As we approach the end of the year, I feel like doing a recap of my favorite photos from 2019. Some of these never made it to social media.

Where 2018 was a year of coming into myself as a woman and learning to love my body, 2019 was a year of personal growth and learning to express myself. With the success of my Instagram account, I felt driven to push myself stylistically and creatively to really make use of my wardrobe in new and creative ways.

At the same time, this year I finally felt comfortable enough in my transition that I was able to ease off of my performativity and start dressing more casually. I no longer felt like I had to wear makeup every time I left the house in order to be gendered correctly. When I did wear makeup, I didn’t need as much of it to be happy with how I looked. After two years of never wearing unisex t-shirts, I discovered that not only did they no longer make me feel dysphoric, they were actually validating, as the shape of my body has become so clearly feminine.

2019 was also the year where I really began to feel my own sex appeal and appreciation for just how curvy my body has become. It’s so strange to go from 25 years of feeling ugly and undesirable to now actually being a little bit hot. To having people notice me, and be attracted to me, and show interest in me romantically and sexually. It is both invigorating and validating, while also a little bit frightening at the same time.
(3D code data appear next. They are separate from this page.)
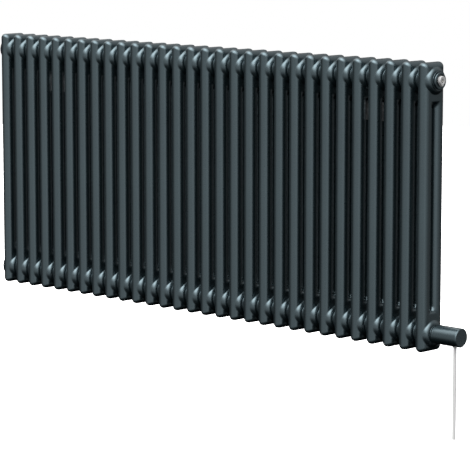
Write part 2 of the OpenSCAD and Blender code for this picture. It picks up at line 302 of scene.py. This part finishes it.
def surface_net(field, xs, ys, zs, steps=3):
    """The zero surface of a field as quads, one point in each grid cell that the surface crosses."""
    shape = (len(xs), len(ys), len(zs))
    lines = (np.asarray(xs, float), np.asarray(ys, float), np.asarray(zs, float))
    grid = np.stack(np.meshgrid(*lines, indexing="ij"), -1)
    value = field(grid[..., 0], grid[..., 1], grid[..., 2])
    inside = value < 0
    cells = tuple(n - 1 for n in shape)
    total, count = np.zeros(cells + (3,)), np.zeros(cells)
    quads_of = []
    for axis in range(3):
        low = [slice(None)] * 3
        high = [slice(None)] * 3
        low[axis], high[axis] = slice(None, -1), slice(1, None)
        low, high = tuple(low), tuple(high)
        crossed = inside[low] != inside[high]
        va, vb = value[low], value[high]
        t = np.where(crossed, va / np.where(crossed, va - vb, 1), 0)
        where = grid[low] + (grid[high] - grid[low]) * t[..., None]
        at = np.argwhere(crossed)
        spots = where[crossed]
        others = [i for i in range(3) if i != axis]
        ring = []
        for du, dv in ((1, 1), (0, 1), (0, 0), (1, 0)):
            cell = at.copy()
            cell[:, others[0]] -= du
            cell[:, others[1]] -= dv
            ok = np.all((cell >= 0) & (cell < np.array(cells)), axis=1)
            place = tuple(cell[ok].T)
            np.add.at(total, place, spots[ok])
            np.add.at(count, place, 1)
            ring.append((cell, ok))
        whole = np.all([ok for _, ok in ring], axis=0)
        flip = inside[low][crossed]
        if axis == 1:
            flip = ~flip
        quads_of.append(([cell for cell, _ in ring], whole, flip))
    used = count > 0
    number = np.full(cells, -1)
    number[used] = np.arange(used.sum())
    points = total[used] / count[used][:, None]
    faces = []
    for ring, whole, flip in quads_of:
        corners = np.stack([number[tuple(cell[whole].T)] for cell in ring], 1)
        turn = flip[whole]
        corners[~turn] = corners[~turn][:, ::-1]
        faces.append(corners)
    faces = np.concatenate(faces)
    for _ in range(steps):
        points = onto_surface(field, points)
    return points, faces


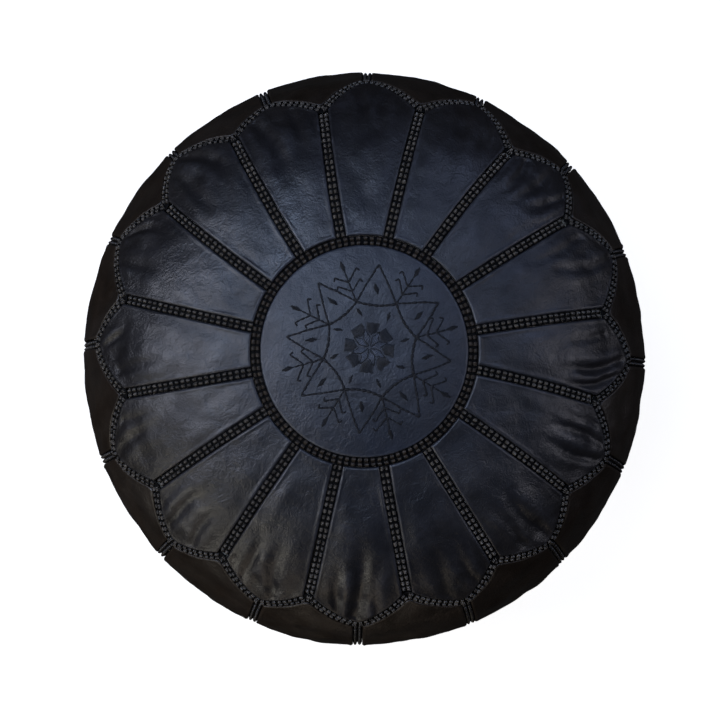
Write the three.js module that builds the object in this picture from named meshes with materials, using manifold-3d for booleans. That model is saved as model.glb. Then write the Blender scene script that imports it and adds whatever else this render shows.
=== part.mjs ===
// A round stuffed leather pouf. Sixteen petal panels meet a round embroidered
// medallion on top, sixteen panels go down the side, and a flat base closes with
// a zip. The cover holds a cotton bag and a wadding core.
// Millimetres, +Z up. The origin is the centre of the underside, at floor level,
// and the zip lies along X.
import * as THREE from "three";
import { mergeVertices } from "three/addons/utils/BufferGeometryUtils.js";
import Module from "manifold-3d";

const wasm = await Module();
wasm.setup();

// The outline of the pouf, from the crown to the middle of the base.
const RADIUS = 249.5;
const HEIGHT = 300;
const WIDEST_Z = 155;
const BASE_FLAT_RADIUS = 165;
const CROWN_PULL = 155;
const SHOULDER_Z = 255;
const HIP_Z = 60;
const HIP_RADIUS = 215;

// The seams, by their distance over the surface from the crown.
const PETALS = 16;
const MEDALLION_SEAM = 91;
const NOTCH = 219;
const TIP = 252;
const BASE_SEAM = 490;
const SCALLOP_POWER = 1.3;

// The leather and the braided seams between the panels.
const LEATHER = 1.6;
const SEAM_WIDTH = 8.4;
const SCALLOP_SEAM_WIDTH = 7;
const BRAID_RISE = 0.5;
const GAP = 0.3;
const PETAL_PUFF = 4;
const SIDE_PUFF = 3;

// How deep the bag and the core lie below the outside of the leather.
const BAG_DEPTH = 4.5;
const BAG_THICKNESS = 0.8;
const CORE_DEPTH = 6.5;
const BAG_MOUTH_RADIUS = 40;

// The raised channel in the base that keeps the zip off the floor.
const ZIP_LENGTH = 260;
const SLIT_HALF_WIDTH = 6;
const CHANNEL_HALF_LENGTH = 128;
const CHANNEL_HALF_WIDTH = 12;
const CHANNEL_REACH = 45;
const CHANNEL_LIFT = 8.2;
const BAG_LIFT = 10;

// The zip. Heights are above the floor.
const TAPE_LENGTH = 272;
const COIL_LENGTH = 256;
const TAPE_OUTER_EDGE = 14;
const TAPE_BOTTOM = 10;
const TAPE_TOP = 10.8;
const COIL_INNER_EDGE = 0.7;
const COIL_OUTER_EDGE = 3;
const COIL_BOTTOM = 7.6;
const SLIDER_LENGTH = 12;
const SLIDER_HALF_WIDTH = 5.5;
const SLIDER_CLOSED_X = 118;
const PIVOT_Z = 4.2;
const PIN_RADIUS = 0.6;
const EYE_OUTER_RADIUS = 1.3;
const EYE_INNER_RADIUS = 0.8;
const PULL_LENGTH = 26;
const PULL_HALF_WIDTH = 4;
const PULL_THICKNESS = 1.2;

// How finely the surfaces are divided.
const CELLS = 6;
const AROUND = PETALS * CELLS;
const BAG_AROUND = 24;
const PETAL_ROWS = 5;
const SIDE_ROWS = 6;
const BASE_AROUND = 48;

const HALF_PETAL = Math.PI / PETALS;
const FRONT = -Math.PI / 2;

const leather = new THREE.MeshStandardMaterial({ color: 0x2b303a, roughness: 0.5, metalness: 0 });
const sideLeather = new THREE.MeshStandardMaterial({ color: 0x1d1c1d, roughness: 0.55, metalness: 0 });
const thread = new THREE.MeshStandardMaterial({ color: 0x16161a, roughness: 0.7, metalness: 0 });
const cotton = new THREE.MeshStandardMaterial({ color: 0xd8cfbc, roughness: 0.95, metalness: 0 });
const wadding = new THREE.MeshStandardMaterial({ color: 0xefece4, roughness: 1, metalness: 0 });
const tape = new THREE.MeshStandardMaterial({ color: 0x141416, roughness: 0.9, metalness: 0 });
const metal = new THREE.MeshStandardMaterial({ color: 0x8a7440, roughness: 0.35, metalness: 1 });

const outline = new THREE.CurvePath();
outline.add(
  new THREE.CubicBezierCurve(
    new THREE.Vector2(0, HEIGHT),
    new THREE.Vector2(CROWN_PULL, HEIGHT),
    new THREE.Vector2(RADIUS, SHOULDER_Z),
    new THREE.Vector2(RADIUS, WIDEST_Z),
  ),
);
outline.add(
  new THREE.CubicBezierCurve(
    new THREE.Vector2(RADIUS, WIDEST_Z),
    new THREE.Vector2(RADIUS, HIP_Z),
    new THREE.Vector2(HIP_RADIUS, 0),
    new THREE.Vector2(BASE_FLAT_RADIUS, 0),
  ),
);
outline.add(new THREE.LineCurve(new THREE.Vector2(BASE_FLAT_RADIUS, 0), new THREE.Vector2(0, 0)));
const [TOP_LENGTH, , FULL_LENGTH] = outline.getCurveLengths();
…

At the start of the year the changes in my body caused me to have to give away nearly half of the clothes I had bought in the first year and a half. They were all much too large on me. Thanks to gifts from family and friends, I had the opportunity to refill my wardrobe with new dresses that I positively adored. Additionally, I lost a full band size and gained four cup sizes, forcing me to replace all my bras, twice.

I enhanced my makeup skills considerably over the year. Practice and patience, honing my understanding of how to blend color to achieve the looks I wanted for the shape of my face.

It was a year of family! My realization that my daughter is struggling with the same ADHD issues as myself helped me to understand her so much more, and gave me what I needed to steel myself for her hardships. We made efforts to get out as a family more, and I felt much more engaged during this outings than I used to be. My wife and I, now well past the struggles of my transition, have spent the year learning how to bond with each other again and rebuilding our relationship anew. We also took in two cats from a rescue agency, and they have enriched our household in ways we never anticipated.

Finally, it was a year of much emotion, both good and bad. A year of goofy faces, dancing feet, angry screaming, and bitter tears. I experienced my first major case of misogynistic abuse, an event that left me angered and in shock. I had numerous moments of intense euphoria, episodes of deep pain & grief, and also times of contentment and relief. I also learned many skills to help me manage those feelings.

What will come for the year of 2020? Hopefully more healing, more growth, and new connections. I have made a lot of new friends this year, and I hope to make even more in the year to come. Unfortunately, it will also be a year of physical struggle. As much as I love my fat body and adore these curves, it’s simply not safe for me to pursue major surgery at my current level of health.

So, 2020 will bring a new focus on exercise and eating better. Not dieting, because diets aren’t actually healthy. Simply a focused change of my lifestyle. Hopefully, come 2021, I will be in a much better place to pursue the things I need to complete my own journey towards peace.